Stored data entries
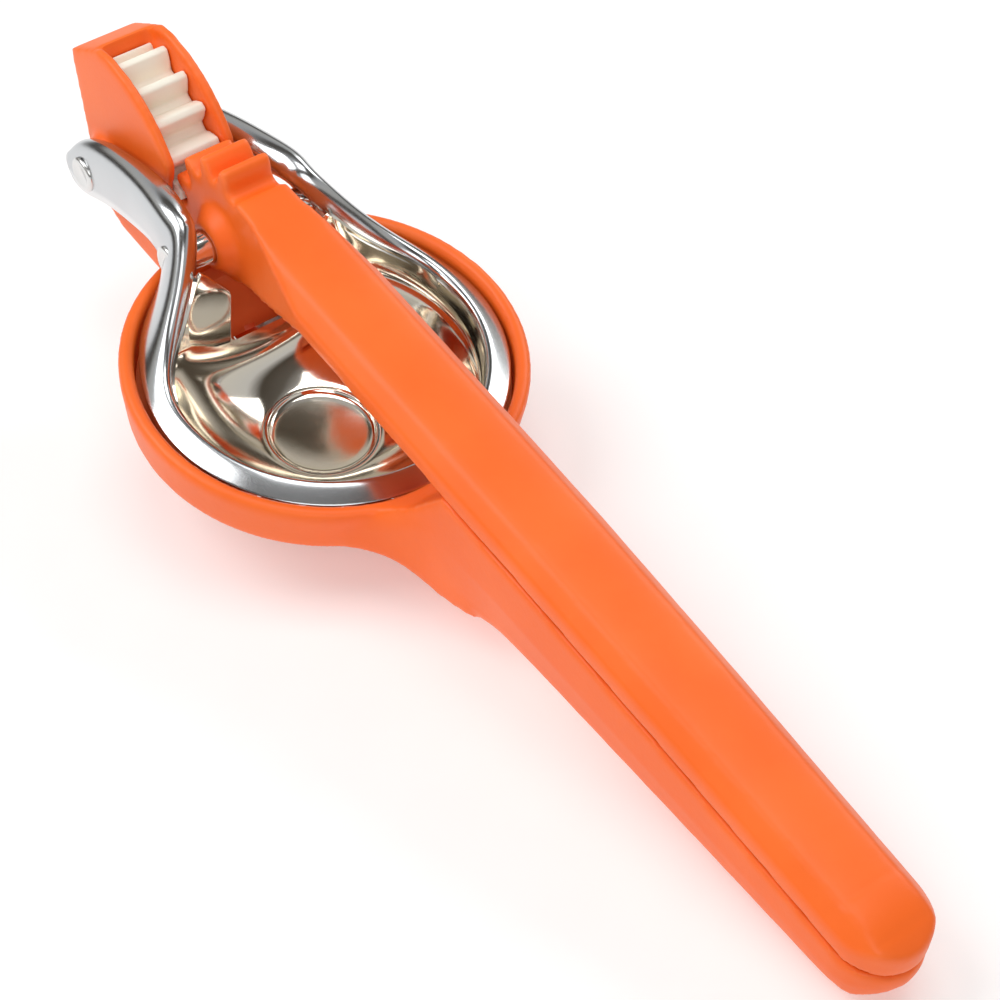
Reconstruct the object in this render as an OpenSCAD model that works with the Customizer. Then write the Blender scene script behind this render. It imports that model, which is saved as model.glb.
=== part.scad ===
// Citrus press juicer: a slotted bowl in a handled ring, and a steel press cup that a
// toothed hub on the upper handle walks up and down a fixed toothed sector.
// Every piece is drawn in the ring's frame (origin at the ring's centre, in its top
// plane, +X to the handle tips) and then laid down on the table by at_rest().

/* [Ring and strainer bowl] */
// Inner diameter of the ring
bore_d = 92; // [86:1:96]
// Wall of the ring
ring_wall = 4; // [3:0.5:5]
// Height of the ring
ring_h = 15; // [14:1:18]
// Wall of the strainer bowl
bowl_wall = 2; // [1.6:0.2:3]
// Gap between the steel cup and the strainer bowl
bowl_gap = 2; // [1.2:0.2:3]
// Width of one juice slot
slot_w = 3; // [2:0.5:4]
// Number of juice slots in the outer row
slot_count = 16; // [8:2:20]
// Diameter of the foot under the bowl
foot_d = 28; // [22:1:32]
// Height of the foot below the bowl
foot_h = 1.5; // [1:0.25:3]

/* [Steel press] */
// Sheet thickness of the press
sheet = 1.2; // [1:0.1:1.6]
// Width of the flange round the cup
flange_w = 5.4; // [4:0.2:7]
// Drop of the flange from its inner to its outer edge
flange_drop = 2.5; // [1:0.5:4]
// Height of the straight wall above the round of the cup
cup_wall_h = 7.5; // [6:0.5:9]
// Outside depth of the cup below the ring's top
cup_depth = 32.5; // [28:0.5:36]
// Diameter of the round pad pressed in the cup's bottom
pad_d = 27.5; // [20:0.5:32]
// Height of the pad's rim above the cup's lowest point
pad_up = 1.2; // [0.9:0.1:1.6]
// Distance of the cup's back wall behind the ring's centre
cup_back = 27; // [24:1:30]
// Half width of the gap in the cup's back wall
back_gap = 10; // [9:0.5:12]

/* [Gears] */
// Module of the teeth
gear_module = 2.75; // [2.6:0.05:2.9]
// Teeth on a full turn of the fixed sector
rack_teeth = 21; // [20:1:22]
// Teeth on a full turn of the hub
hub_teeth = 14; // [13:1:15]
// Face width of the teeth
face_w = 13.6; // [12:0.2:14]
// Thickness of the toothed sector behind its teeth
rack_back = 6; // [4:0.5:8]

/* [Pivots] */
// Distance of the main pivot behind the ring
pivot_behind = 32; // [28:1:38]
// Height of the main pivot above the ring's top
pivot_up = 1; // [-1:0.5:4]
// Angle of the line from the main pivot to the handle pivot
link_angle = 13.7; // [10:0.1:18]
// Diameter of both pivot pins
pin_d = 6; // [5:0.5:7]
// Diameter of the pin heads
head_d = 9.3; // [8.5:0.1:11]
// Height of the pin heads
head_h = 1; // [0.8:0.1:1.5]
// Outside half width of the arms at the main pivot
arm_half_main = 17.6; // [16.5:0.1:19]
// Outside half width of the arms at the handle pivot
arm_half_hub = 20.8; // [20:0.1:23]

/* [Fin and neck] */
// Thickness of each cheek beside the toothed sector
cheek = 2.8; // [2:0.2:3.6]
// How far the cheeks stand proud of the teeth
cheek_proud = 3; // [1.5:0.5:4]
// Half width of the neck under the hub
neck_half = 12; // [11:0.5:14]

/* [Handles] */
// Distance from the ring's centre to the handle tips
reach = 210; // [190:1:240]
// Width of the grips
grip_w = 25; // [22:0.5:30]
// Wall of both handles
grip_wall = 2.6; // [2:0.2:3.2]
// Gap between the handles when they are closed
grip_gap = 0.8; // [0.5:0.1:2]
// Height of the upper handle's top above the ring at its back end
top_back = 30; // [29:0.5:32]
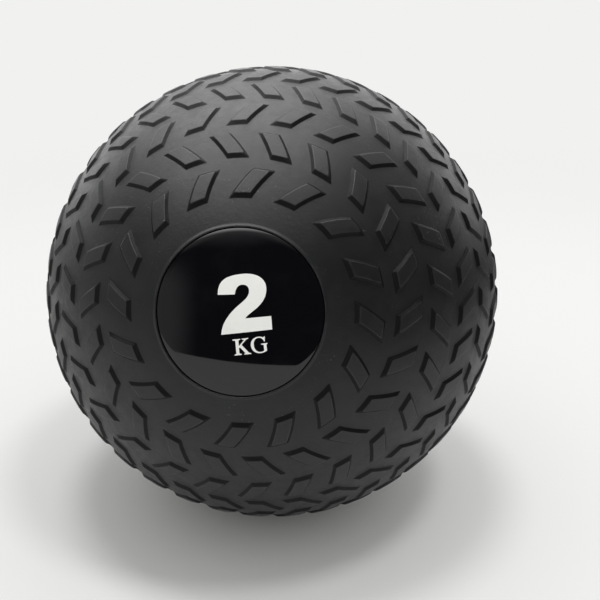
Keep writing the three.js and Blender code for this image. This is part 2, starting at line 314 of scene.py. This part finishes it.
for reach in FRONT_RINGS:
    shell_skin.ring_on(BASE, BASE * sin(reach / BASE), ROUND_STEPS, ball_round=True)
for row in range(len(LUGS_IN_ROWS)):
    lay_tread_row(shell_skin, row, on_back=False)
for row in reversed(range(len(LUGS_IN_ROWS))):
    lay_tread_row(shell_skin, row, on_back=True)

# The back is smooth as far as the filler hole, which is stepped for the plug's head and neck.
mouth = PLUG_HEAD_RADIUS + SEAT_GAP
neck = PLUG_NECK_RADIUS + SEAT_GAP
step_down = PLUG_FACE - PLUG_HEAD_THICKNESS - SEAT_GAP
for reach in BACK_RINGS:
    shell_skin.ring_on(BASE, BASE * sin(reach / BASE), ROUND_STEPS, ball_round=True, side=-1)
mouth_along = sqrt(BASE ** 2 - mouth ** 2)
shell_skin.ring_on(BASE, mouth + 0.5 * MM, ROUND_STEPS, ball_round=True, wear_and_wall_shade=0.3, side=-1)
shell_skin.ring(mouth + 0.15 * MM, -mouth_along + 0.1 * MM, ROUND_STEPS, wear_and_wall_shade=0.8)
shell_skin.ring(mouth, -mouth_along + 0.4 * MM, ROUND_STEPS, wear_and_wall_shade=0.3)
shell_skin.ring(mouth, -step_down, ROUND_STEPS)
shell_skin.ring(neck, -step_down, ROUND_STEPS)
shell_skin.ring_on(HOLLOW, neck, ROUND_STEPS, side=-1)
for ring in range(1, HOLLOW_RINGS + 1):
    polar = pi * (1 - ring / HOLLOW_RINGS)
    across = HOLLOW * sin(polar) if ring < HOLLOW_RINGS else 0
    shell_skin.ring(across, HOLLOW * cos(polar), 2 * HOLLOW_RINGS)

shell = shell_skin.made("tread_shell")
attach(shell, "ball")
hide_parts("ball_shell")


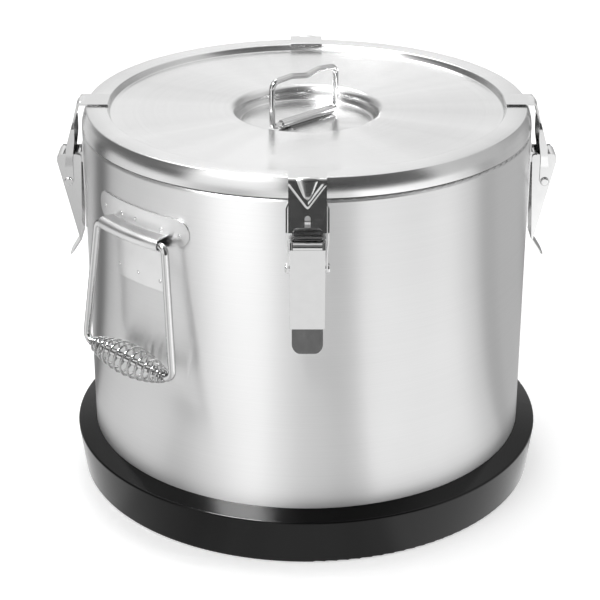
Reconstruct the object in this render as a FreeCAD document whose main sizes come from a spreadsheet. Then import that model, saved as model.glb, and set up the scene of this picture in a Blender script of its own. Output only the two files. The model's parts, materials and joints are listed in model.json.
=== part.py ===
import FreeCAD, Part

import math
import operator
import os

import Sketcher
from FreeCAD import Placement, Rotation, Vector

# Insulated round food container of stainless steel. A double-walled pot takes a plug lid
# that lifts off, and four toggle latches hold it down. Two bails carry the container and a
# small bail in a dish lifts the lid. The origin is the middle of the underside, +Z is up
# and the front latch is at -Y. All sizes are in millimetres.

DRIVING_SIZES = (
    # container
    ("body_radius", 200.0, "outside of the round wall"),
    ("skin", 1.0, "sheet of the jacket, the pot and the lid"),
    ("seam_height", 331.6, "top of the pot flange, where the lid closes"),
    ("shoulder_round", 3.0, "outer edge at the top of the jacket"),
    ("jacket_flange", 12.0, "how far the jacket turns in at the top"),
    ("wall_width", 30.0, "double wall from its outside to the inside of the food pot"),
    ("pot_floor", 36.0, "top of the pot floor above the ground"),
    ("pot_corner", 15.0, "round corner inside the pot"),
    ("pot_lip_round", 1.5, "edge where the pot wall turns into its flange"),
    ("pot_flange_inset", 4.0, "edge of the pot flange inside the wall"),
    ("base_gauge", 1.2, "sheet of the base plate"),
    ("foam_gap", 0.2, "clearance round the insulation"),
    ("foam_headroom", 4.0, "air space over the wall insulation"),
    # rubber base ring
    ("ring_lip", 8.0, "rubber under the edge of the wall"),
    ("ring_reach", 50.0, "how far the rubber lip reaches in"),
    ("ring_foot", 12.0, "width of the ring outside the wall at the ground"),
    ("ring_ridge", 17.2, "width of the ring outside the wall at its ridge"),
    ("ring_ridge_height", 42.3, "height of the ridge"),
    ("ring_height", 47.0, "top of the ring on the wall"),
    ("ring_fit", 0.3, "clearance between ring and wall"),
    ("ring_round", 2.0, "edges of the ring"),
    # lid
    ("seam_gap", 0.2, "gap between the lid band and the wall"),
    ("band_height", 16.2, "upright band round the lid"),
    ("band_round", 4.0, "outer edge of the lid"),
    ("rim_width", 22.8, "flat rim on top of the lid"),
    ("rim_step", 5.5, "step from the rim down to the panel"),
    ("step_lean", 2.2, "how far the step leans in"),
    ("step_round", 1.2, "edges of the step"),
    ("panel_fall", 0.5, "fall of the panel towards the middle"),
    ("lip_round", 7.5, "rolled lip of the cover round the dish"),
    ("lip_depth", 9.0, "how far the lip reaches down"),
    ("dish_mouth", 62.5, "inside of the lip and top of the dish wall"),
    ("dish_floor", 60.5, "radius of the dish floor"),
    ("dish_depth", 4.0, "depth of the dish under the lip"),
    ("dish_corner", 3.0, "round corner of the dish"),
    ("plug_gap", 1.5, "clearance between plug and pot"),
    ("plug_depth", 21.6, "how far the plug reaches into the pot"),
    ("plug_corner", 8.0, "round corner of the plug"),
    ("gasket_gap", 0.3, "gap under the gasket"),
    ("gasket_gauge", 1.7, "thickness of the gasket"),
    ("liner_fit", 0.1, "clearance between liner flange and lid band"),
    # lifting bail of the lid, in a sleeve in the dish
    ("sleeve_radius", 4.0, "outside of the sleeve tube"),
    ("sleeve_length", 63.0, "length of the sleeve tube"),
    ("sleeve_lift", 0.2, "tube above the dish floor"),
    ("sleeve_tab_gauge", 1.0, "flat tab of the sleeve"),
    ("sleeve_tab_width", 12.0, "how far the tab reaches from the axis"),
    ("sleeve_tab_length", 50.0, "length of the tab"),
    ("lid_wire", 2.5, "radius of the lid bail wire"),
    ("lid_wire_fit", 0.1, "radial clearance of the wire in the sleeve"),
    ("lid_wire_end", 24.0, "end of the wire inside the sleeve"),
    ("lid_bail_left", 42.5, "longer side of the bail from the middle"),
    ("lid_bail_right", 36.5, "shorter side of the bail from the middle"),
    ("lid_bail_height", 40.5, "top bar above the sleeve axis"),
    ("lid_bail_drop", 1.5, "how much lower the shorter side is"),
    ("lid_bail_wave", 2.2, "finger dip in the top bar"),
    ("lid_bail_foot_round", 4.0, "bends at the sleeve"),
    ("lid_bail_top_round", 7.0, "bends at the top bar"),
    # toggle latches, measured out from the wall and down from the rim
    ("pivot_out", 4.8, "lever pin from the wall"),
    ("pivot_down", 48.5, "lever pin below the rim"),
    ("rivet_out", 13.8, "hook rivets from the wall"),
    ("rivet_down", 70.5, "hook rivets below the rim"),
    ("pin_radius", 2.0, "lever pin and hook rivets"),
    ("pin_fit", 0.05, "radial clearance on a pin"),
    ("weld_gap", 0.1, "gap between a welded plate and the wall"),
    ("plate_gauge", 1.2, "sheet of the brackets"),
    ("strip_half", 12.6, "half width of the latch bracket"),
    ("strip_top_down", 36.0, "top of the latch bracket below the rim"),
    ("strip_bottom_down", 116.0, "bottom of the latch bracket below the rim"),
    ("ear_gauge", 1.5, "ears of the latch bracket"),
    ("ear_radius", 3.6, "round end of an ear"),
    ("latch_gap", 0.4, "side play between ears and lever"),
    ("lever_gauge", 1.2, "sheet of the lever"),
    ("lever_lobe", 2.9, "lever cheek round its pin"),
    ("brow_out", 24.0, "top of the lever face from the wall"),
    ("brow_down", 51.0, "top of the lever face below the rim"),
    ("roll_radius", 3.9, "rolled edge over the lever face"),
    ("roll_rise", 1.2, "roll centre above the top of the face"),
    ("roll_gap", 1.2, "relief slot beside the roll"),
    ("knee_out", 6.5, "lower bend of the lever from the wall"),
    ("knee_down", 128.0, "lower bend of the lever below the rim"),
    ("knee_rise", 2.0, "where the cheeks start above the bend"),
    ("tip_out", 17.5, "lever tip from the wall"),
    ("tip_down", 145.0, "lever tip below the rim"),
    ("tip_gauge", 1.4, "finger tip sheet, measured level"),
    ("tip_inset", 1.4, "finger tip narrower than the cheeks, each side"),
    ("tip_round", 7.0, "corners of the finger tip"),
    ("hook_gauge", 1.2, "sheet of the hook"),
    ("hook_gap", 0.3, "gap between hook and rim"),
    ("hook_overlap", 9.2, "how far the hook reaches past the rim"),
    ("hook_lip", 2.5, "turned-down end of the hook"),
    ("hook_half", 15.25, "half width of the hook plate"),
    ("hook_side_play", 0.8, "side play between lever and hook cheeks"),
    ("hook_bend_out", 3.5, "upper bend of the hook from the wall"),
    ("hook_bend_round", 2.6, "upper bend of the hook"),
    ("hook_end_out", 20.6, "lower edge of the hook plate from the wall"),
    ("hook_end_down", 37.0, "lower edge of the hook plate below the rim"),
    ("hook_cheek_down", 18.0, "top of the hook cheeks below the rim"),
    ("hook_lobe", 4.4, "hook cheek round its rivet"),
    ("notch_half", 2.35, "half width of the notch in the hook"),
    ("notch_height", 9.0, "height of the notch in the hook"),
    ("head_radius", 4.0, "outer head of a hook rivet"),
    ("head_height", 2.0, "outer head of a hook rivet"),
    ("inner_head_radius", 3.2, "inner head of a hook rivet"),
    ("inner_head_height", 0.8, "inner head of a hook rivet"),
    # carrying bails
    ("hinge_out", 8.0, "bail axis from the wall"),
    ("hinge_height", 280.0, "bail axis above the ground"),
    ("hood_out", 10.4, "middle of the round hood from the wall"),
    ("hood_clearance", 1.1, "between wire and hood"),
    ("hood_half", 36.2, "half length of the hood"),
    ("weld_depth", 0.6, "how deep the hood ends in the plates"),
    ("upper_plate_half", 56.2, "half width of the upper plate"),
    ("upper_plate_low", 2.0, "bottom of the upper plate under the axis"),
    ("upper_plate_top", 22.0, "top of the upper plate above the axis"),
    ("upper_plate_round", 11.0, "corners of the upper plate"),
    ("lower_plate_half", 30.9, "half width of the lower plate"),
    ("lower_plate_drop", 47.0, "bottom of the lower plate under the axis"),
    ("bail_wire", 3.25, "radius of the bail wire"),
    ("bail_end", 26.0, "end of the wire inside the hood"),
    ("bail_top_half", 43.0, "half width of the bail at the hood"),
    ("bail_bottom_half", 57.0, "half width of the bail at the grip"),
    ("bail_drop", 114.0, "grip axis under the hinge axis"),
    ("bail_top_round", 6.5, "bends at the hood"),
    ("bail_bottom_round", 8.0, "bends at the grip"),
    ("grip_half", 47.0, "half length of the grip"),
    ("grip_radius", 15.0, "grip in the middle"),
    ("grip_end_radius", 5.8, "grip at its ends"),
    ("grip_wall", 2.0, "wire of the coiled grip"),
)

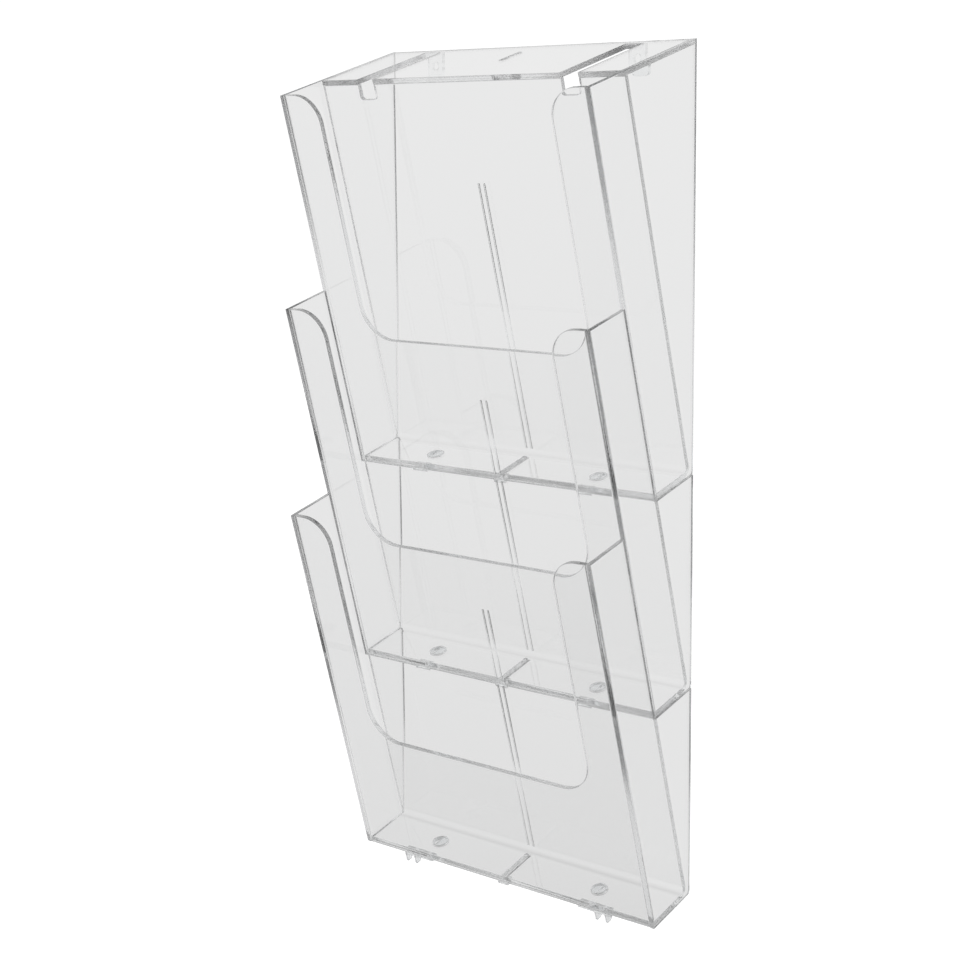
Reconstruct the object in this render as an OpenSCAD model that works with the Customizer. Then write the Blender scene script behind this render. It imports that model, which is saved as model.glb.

- **Instruction**
Within the listing above, the range opens at the line with "Keep writing the" and closes at the line with "from FreeCAD import". Reproduce exactly the lines of that range, including both ends.

- **The completed task**
Keep writing the three.js and Blender code for this image. This is part 2, starting at line 314 of scene.py. This part finishes it.
for reach in FRONT_RINGS:
    shell_skin.ring_on(BASE, BASE * sin(reach / BASE), ROUND_STEPS, ball_round=True)
for row in range(len(LUGS_IN_ROWS)):
    lay_tread_row(shell_skin, row, on_back=False)
for row in reversed(range(len(LUGS_IN_ROWS))):
    lay_tread_row(shell_skin, row, on_back=True)

# The back is smooth as far as the filler hole, which is stepped for the plug's head and neck.
mouth = PLUG_HEAD_RADIUS + SEAT_GAP
neck = PLUG_NECK_RADIUS + SEAT_GAP
step_down = PLUG_FACE - PLUG_HEAD_THICKNESS - SEAT_GAP
for reach in BACK_RINGS:
    shell_skin.ring_on(BASE, BASE * sin(reach / BASE), ROUND_STEPS, ball_round=True, side=-1)
mouth_along = sqrt(BASE ** 2 - mouth ** 2)
shell_skin.ring_on(BASE, mouth + 0.5 * MM, ROUND_STEPS, ball_round=True, wear_and_wall_shade=0.3, side=-1)
shell_skin.ring(mouth + 0.15 * MM, -mouth_along + 0.1 * MM, ROUND_STEPS, wear_and_wall_shade=0.8)
shell_skin.ring(mouth, -mouth_along + 0.4 * MM, ROUND_STEPS, wear_and_wall_shade=0.3)
shell_skin.ring(mouth, -step_down, ROUND_STEPS)
shell_skin.ring(neck, -step_down, ROUND_STEPS)
shell_skin.ring_on(HOLLOW, neck, ROUND_STEPS, side=-1)
for ring in range(1, HOLLOW_RINGS + 1):
    polar = pi * (1 - ring / HOLLOW_RINGS)
    across = HOLLOW * sin(polar) if ring < HOLLOW_RINGS else 0
    shell_skin.ring(across, HOLLOW * cos(polar), 2 * HOLLOW_RINGS)

shell = shell_skin.made("tread_shell")
attach(shell, "ball")
hide_parts("ball_shell")


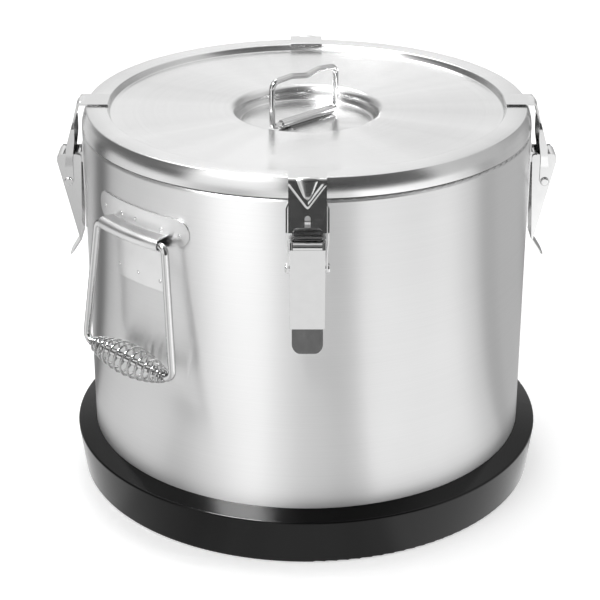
Reconstruct the object in this render as a FreeCAD document whose main sizes come from a spreadsheet. Then import that model, saved as model.glb, and set up the scene of this picture in a Blender script of its own. Output only the two files. The model's parts, materials and joints are listed in model.json.
=== part.py ===
import FreeCAD, Part

import math
import operator
import os

import Sketcher
from FreeCAD import Placement, Rotation, Vector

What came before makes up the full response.